◆ **Short task**
Can you reproduce the data beneath, keeping every line exact?

◆ **Given information**
= = = = =
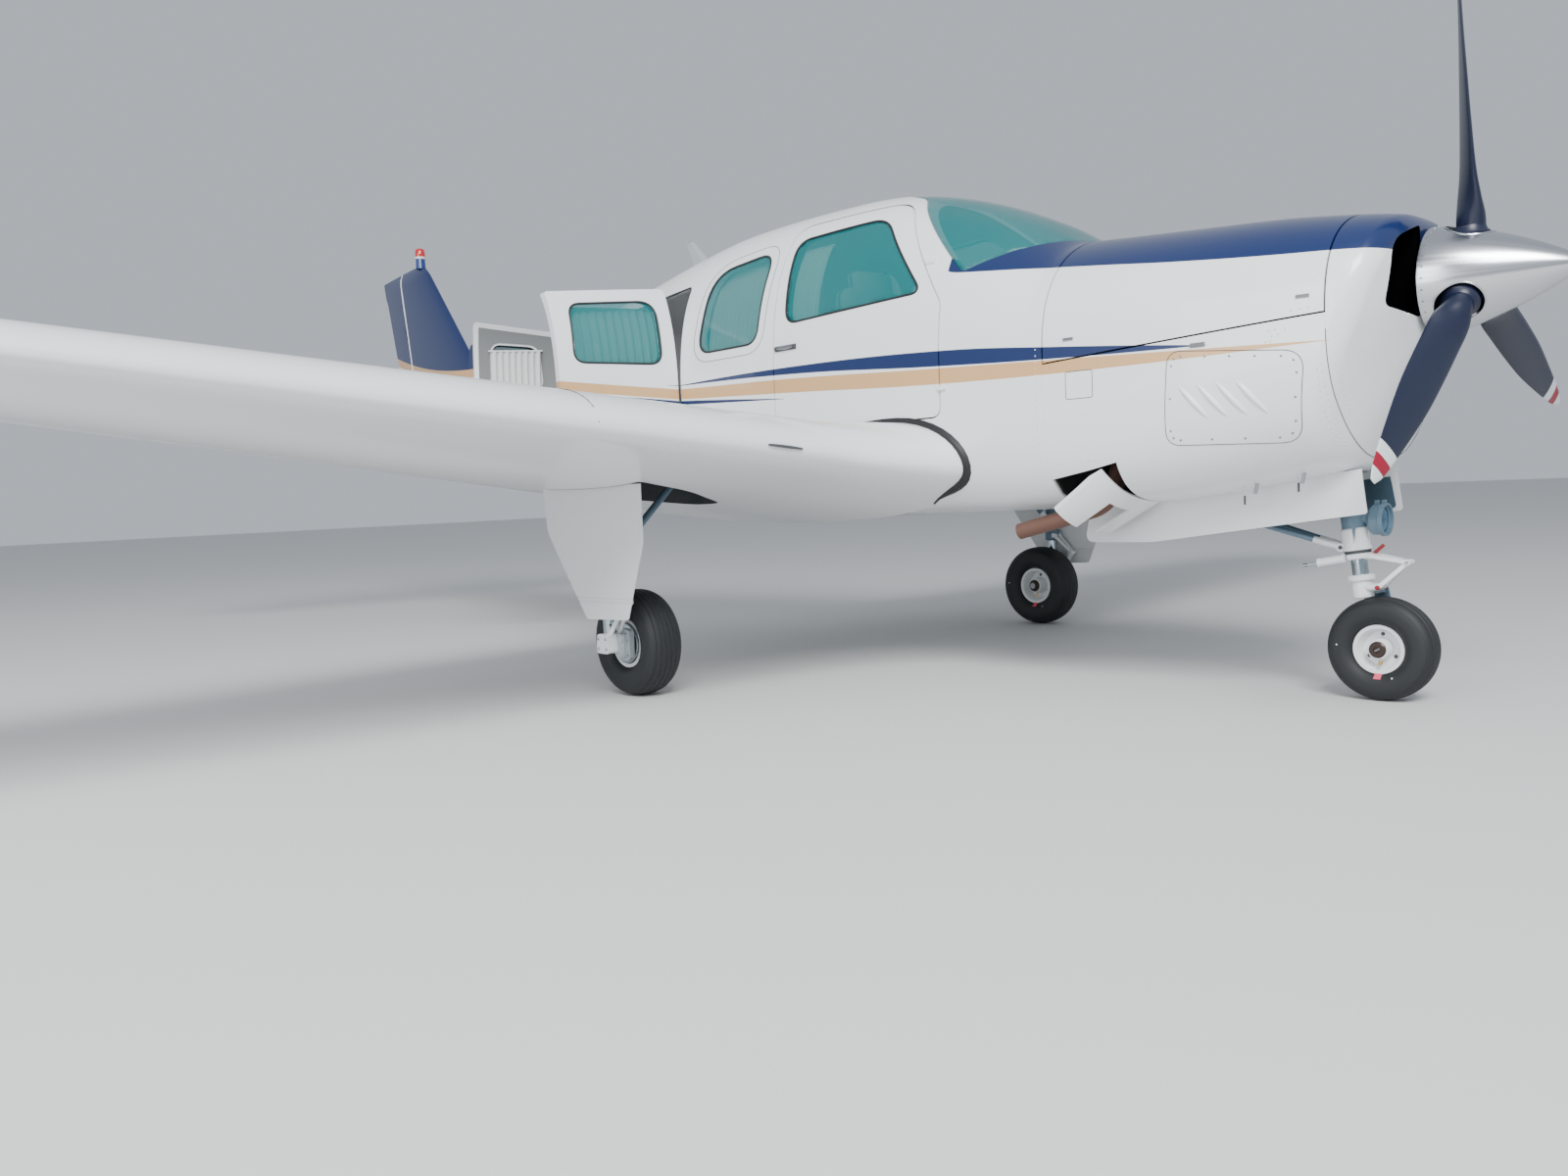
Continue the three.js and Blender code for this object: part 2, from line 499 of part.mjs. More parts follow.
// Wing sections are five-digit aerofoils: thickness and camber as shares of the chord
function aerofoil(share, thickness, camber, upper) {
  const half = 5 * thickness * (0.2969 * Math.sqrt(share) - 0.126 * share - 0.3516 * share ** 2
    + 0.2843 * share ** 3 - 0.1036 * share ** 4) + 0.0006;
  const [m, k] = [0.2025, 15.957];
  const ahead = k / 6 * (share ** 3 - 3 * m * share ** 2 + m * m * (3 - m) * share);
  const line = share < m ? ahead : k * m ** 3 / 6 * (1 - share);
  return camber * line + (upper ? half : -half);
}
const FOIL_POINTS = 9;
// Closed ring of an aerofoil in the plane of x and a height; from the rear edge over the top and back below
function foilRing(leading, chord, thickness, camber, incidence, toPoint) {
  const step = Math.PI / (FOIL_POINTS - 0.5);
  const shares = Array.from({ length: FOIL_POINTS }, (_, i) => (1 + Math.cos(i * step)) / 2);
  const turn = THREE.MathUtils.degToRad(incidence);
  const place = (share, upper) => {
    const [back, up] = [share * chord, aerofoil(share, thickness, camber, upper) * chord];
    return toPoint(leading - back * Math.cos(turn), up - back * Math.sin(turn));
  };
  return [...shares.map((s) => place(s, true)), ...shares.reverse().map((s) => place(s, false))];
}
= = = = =
◆ **Task response**
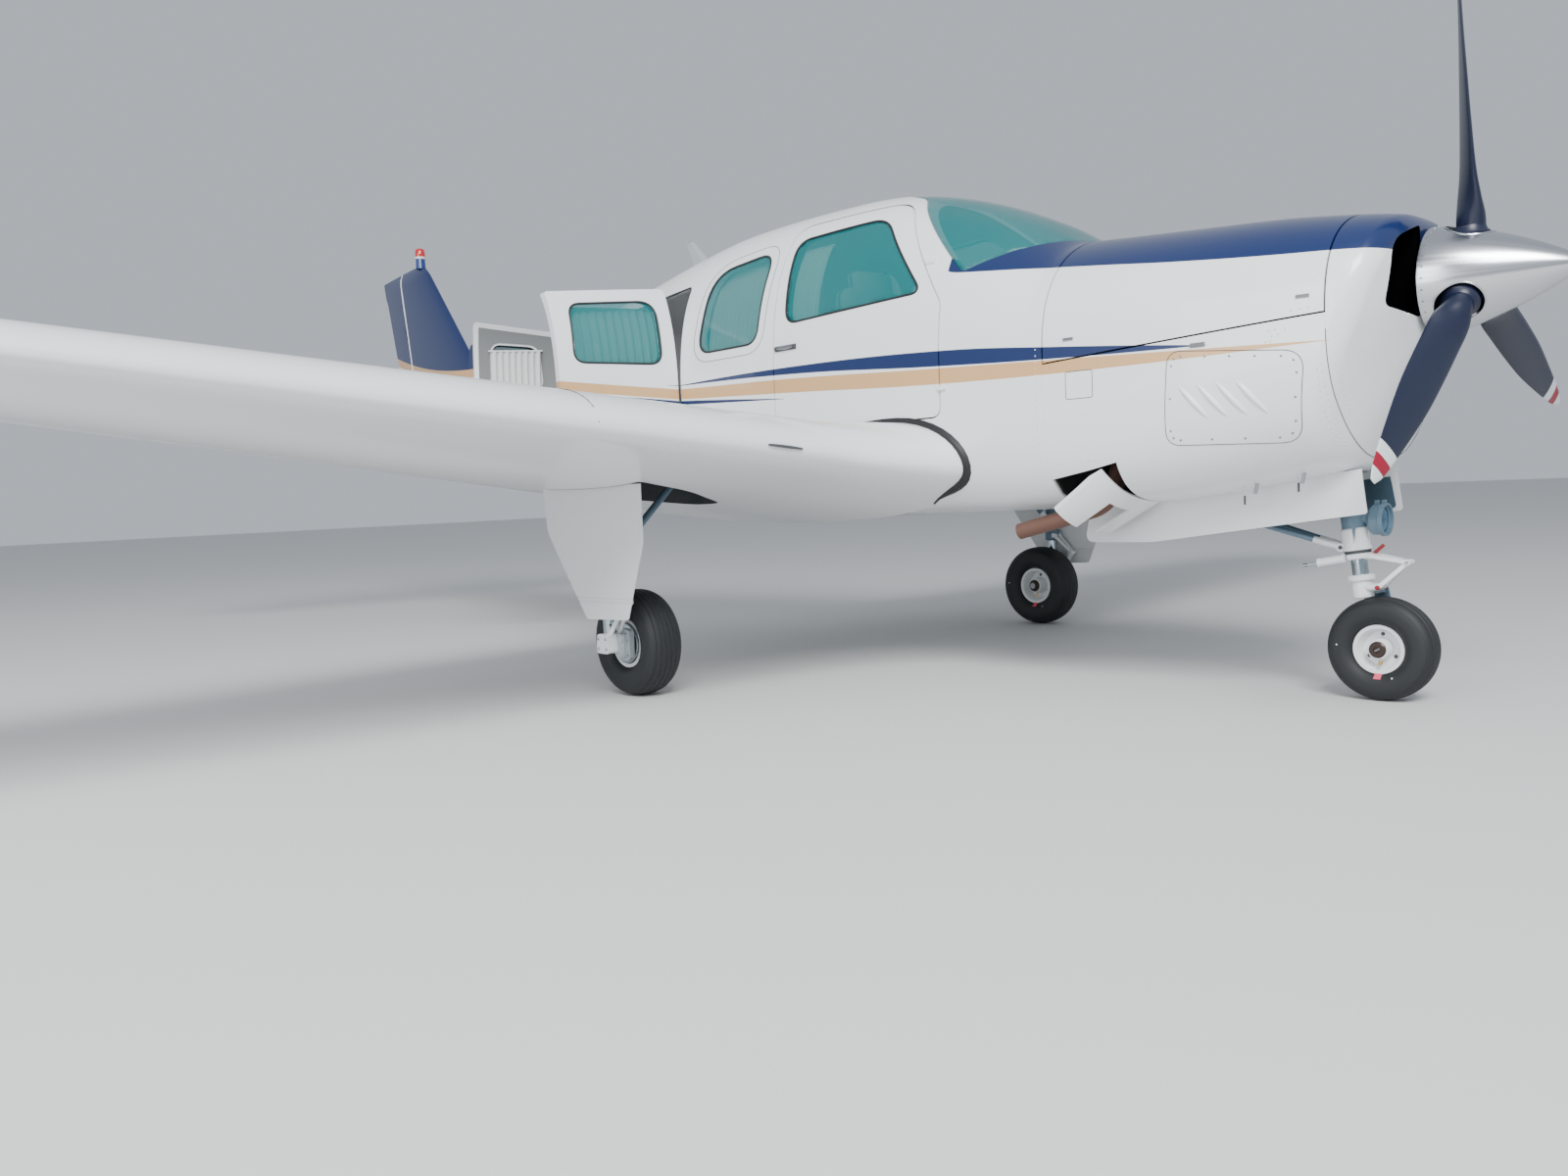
Continue the three.js and Blender code for this object: part 2, from line 499 of part.mjs. More parts follow.
// Wing sections are five-digit aerofoils: thickness and camber as shares of the chord
function aerofoil(share, thickness, camber, upper) {
  const half = 5 * thickness * (0.2969 * Math.sqrt(share) - 0.126 * share - 0.3516 * share ** 2
    + 0.2843 * share ** 3 - 0.1036 * share ** 4) + 0.0006;
  const [m, k] = [0.2025, 15.957];
  const ahead = k / 6 * (share ** 3 - 3 * m * share ** 2 + m * m * (3 - m) * share);
  const line = share < m ? ahead : k * m ** 3 / 6 * (1 - share);
  return camber * line + (upper ? half : -half);
}
const FOIL_POINTS = 9;
// Closed ring of an aerofoil in the plane of x and a height; from the rear edge over the top and back below
function foilRing(leading, chord, thickness, camber, incidence, toPoint) {
  const step = Math.PI / (FOIL_POINTS - 0.5);
  const shares = Array.from({ length: FOIL_POINTS }, (_, i) => (1 + Math.cos(i * step)) / 2);
  const turn = THREE.MathUtils.degToRad(incidence);
  const place = (share, upper) => {
    const [back, up] = [share * chord, aerofoil(share, thickness, camber, upper) * chord];
    return toPoint(leading - back * Math.cos(turn), up - back * Math.sin(turn));
  };
  return [...shares.map((s) => place(s, true)), ...shares.reverse().map((s) => place(s, false))];
}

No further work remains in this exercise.